Кажется, что память предков, любивших рассказывать истории действует на мифологическое восприятие прошлого режиссера. Из реконструкций, как и из спиритических сеансов мы не можем выделить правдивые и ложные воспоминания. Важным становится конфабуляция, фантазирование на тему своего прошлого. Вернее, это воспоминания, которых не было, их еще называют «галлюцинациями памяти». Мы не можем сказать, какие воспоминания правдивы, а какие нет, и нам остается только беспрекословно верить режиссеру, погружаясь вместе с ним в вязкую, хаотичную ткань воспоминаний.

В реконструкции важны вещи и предметы. Вот на экране мы видим билет на матч виннипегской хоккейной команды с советской НХЛ в 1979 году. Это, действительно, был матч, произведший большое впечатление на маленького Гая. Из фильма мы узнаем, что мальчик, вдохновившийся фигурой известного советского хоккеиста Анатолия Фирсова, выкрал его форму из душевой: «Решительно сраженный им, я украл его знаменитый свитер №11, принес домой и натянул на голое тело, чтобы втайне сделать несколько эротических взмахов клюшкой, а потом бросить в «Развилку» из страха,что КГБ обнаружит меня в нем».

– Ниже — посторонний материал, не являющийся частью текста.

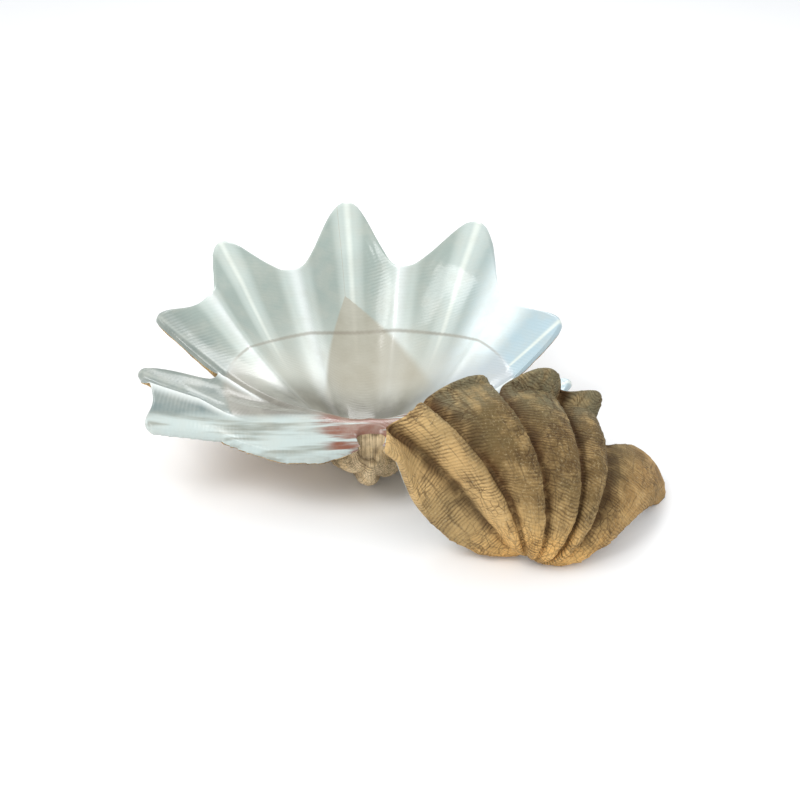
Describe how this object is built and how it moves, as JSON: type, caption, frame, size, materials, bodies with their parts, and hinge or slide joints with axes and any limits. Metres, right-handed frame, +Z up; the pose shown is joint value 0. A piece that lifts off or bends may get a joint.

Мы видим еще одну реконструкцию, уже связанную с храмом хоккея – стадионом, где работал тренером отец Гая Мэддина. Это команда старых хоккеистов «Черные вторники», которые воссоздают былой дух славного хоккейного прошлого Виннипега и выходят тренироваться на лед старого стадиона Итонс, который скоро будет разрушен. «Они переодеваются в разрушающейся старой раздевалке,

где шнуровались в юности. Никто не знает, зачем собрались «Черные вторники». Они не говорят. Мне нравится думать, что они сделали это

в знак протеста против нелепой жадности Национальной Хоккейной Лиги, которая сделала спорт слишком дорогим для этого рабочего города лунатиков».

Выходит, что реконструкции призваны противостоять разрушению. Разрушению города и памяти. Но помимо этого они могут освободить героя от власти города, из которого у него не получается выбраться. Возможно, ценность реконструкций как раз в их неустойчивости. Так же, как важны пробелы и зазоры памяти, так же важны огрехи реконструкций. Из этих зазоров состоит что-то настоящее.

В конце мы понимаем, что автору так и не удается выбраться из воспоминаний о своем городе, слишком сильны призраки этого прошлого, призраки людей и зданий. «Иногда... иногда я забываю. Я забываю, что мой брат Кэмерон умер. Я забываю, что мой отец умер, когда мне был 21 год». Все живо в памяти, пока мы не помним о смерти.